-- Dataset records --
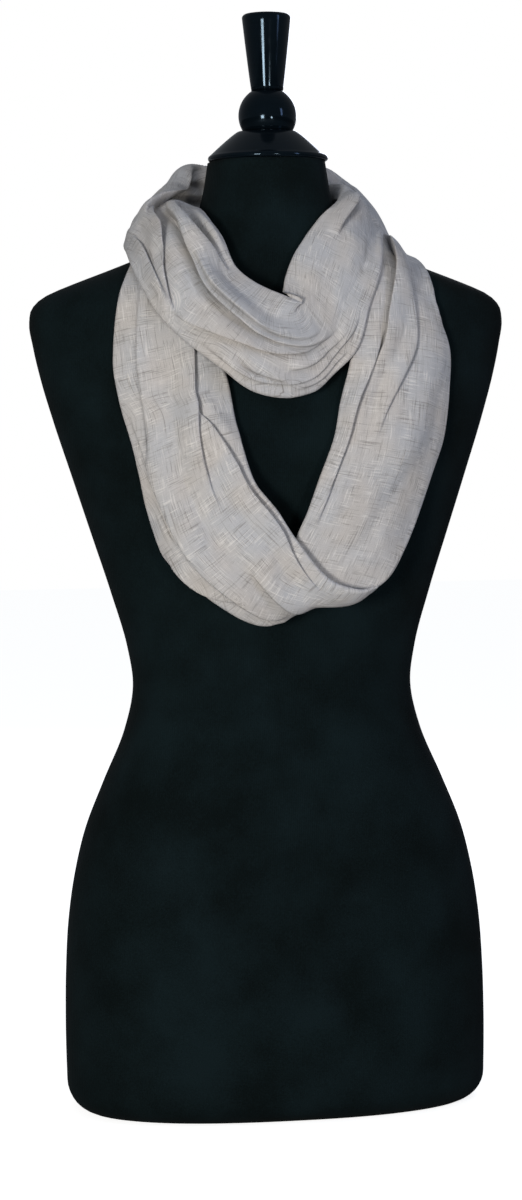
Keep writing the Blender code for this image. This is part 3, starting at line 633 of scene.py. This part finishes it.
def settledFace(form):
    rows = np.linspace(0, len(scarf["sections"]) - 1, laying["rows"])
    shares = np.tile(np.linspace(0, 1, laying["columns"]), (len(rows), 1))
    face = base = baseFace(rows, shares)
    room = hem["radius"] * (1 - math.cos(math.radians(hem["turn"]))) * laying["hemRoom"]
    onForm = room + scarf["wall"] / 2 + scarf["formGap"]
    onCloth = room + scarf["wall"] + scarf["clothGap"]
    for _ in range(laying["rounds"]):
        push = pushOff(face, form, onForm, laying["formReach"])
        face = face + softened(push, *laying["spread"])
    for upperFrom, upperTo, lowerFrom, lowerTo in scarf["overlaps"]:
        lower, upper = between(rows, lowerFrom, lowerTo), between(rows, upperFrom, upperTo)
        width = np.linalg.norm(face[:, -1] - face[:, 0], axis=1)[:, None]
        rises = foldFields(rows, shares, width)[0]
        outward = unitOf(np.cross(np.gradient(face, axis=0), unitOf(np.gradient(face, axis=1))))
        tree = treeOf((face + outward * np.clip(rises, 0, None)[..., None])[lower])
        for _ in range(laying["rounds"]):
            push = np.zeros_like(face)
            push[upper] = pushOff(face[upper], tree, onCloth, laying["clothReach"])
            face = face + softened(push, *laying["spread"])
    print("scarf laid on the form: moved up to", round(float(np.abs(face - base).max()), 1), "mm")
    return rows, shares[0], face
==
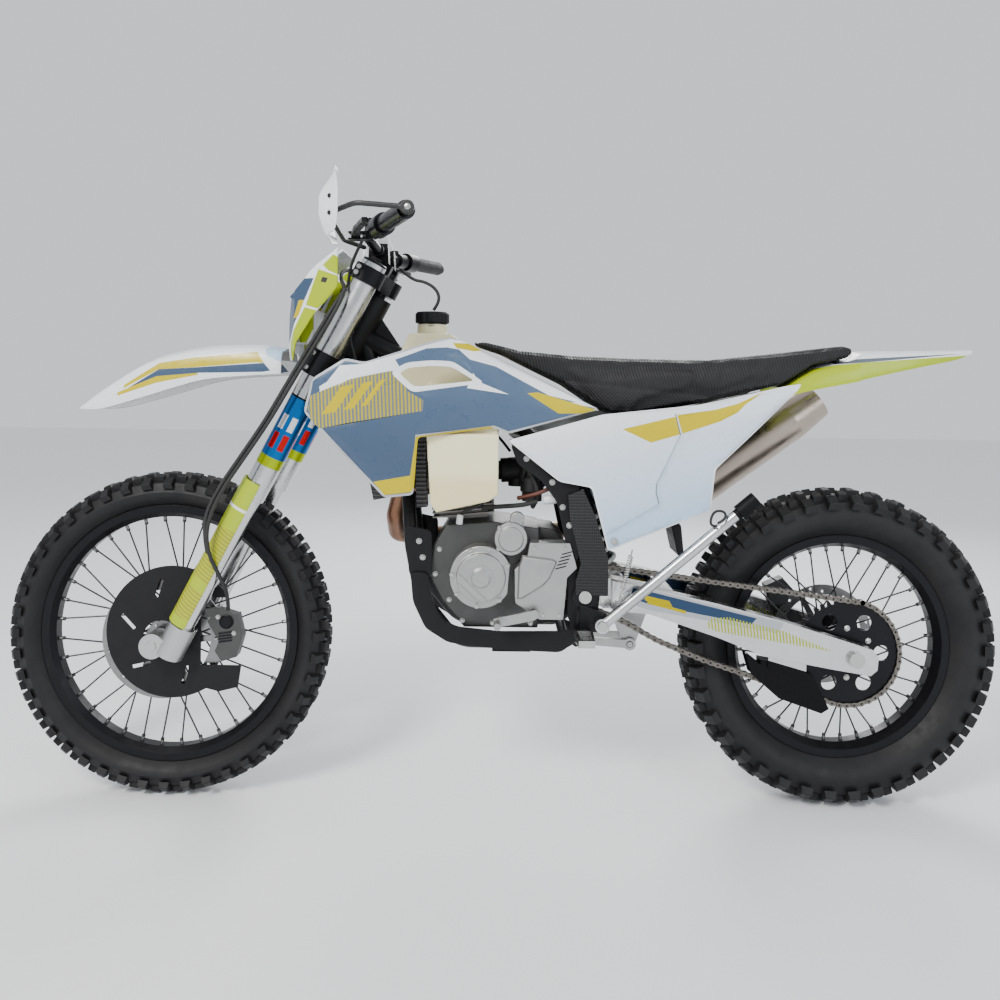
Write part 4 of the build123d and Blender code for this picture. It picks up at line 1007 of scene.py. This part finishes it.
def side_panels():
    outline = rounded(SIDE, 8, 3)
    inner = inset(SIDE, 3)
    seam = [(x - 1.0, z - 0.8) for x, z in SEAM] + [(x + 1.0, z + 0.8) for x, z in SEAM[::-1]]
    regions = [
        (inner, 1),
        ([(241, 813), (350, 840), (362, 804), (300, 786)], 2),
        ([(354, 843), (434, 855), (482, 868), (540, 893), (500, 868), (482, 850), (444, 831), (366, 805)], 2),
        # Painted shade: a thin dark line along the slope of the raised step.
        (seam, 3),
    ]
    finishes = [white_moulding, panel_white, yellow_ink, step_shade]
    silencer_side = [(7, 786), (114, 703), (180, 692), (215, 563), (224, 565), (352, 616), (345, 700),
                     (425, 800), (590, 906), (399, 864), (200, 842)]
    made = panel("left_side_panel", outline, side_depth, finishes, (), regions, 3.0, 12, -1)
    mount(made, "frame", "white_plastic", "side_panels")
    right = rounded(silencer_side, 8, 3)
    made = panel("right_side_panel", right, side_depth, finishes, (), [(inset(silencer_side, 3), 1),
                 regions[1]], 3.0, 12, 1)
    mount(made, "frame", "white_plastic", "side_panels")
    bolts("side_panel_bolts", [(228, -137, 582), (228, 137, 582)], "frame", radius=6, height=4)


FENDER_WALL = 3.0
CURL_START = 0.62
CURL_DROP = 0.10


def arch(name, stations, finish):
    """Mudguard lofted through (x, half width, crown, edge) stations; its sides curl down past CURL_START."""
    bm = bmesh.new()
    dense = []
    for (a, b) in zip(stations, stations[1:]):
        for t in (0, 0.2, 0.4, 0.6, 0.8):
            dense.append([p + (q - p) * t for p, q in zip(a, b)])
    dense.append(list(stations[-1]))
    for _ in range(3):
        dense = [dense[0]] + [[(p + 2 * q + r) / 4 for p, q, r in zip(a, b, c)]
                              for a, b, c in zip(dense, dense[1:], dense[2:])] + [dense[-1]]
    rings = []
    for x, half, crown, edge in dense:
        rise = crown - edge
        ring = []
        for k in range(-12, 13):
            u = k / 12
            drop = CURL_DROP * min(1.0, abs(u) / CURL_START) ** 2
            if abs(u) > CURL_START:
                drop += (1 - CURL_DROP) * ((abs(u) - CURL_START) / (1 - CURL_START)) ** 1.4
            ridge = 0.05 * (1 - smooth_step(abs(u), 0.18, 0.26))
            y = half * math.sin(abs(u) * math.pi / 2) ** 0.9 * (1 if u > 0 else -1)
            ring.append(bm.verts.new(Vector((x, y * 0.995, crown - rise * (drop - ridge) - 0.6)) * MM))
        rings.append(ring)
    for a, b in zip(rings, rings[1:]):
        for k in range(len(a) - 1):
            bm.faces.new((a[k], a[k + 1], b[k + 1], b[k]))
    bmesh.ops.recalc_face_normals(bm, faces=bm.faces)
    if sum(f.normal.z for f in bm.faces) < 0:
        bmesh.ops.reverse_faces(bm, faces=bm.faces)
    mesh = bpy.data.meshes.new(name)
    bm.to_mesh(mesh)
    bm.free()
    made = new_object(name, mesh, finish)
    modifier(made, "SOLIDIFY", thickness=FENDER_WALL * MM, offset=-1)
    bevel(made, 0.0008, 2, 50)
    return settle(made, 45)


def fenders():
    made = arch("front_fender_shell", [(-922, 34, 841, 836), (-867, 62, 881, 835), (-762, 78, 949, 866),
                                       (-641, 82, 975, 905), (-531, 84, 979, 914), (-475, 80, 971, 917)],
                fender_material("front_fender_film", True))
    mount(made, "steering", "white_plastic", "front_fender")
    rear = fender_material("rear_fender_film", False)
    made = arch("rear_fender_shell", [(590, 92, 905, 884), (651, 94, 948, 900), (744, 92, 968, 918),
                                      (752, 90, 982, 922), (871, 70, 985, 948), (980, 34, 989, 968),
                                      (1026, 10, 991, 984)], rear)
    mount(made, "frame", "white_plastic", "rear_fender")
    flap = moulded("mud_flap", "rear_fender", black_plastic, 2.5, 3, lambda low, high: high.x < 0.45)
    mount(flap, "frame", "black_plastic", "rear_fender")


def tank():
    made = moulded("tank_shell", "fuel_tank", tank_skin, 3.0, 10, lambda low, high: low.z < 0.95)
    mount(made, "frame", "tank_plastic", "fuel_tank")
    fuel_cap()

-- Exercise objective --
Extract and output the part that opens with the line containing "Keep writing the" and closes with the line containing "return rows, shares[0], face", unchanged, ends included.

-- Solution to this exercise --
Keep writing the Blender code for this image. This is part 3, starting at line 633 of scene.py. This part finishes it.
def settledFace(form):
    rows = np.linspace(0, len(scarf["sections"]) - 1, laying["rows"])
    shares = np.tile(np.linspace(0, 1, laying["columns"]), (len(rows), 1))
    face = base = baseFace(rows, shares)
    room = hem["radius"] * (1 - math.cos(math.radians(hem["turn"]))) * laying["hemRoom"]
    onForm = room + scarf["wall"] / 2 + scarf["formGap"]
    onCloth = room + scarf["wall"] + scarf["clothGap"]
    for _ in range(laying["rounds"]):
        push = pushOff(face, form, onForm, laying["formReach"])
        face = face + softened(push, *laying["spread"])
    for upperFrom, upperTo, lowerFrom, lowerTo in scarf["overlaps"]:
        lower, upper = between(rows, lowerFrom, lowerTo), between(rows, upperFrom, upperTo)
        width = np.linalg.norm(face[:, -1] - face[:, 0], axis=1)[:, None]
        rises = foldFields(rows, shares, width)[0]
        outward = unitOf(np.cross(np.gradient(face, axis=0), unitOf(np.gradient(face, axis=1))))
        tree = treeOf((face + outward * np.clip(rises, 0, None)[..., None])[lower])
        for _ in range(laying["rounds"]):
            push = np.zeros_like(face)
            push[upper] = pushOff(face[upper], tree, onCloth, laying["clothReach"])
            face = face + softened(push, *laying["spread"])
    print("scarf laid on the form: moved up to", round(float(np.abs(face - base).max()), 1), "mm")
    return rows, shares[0], face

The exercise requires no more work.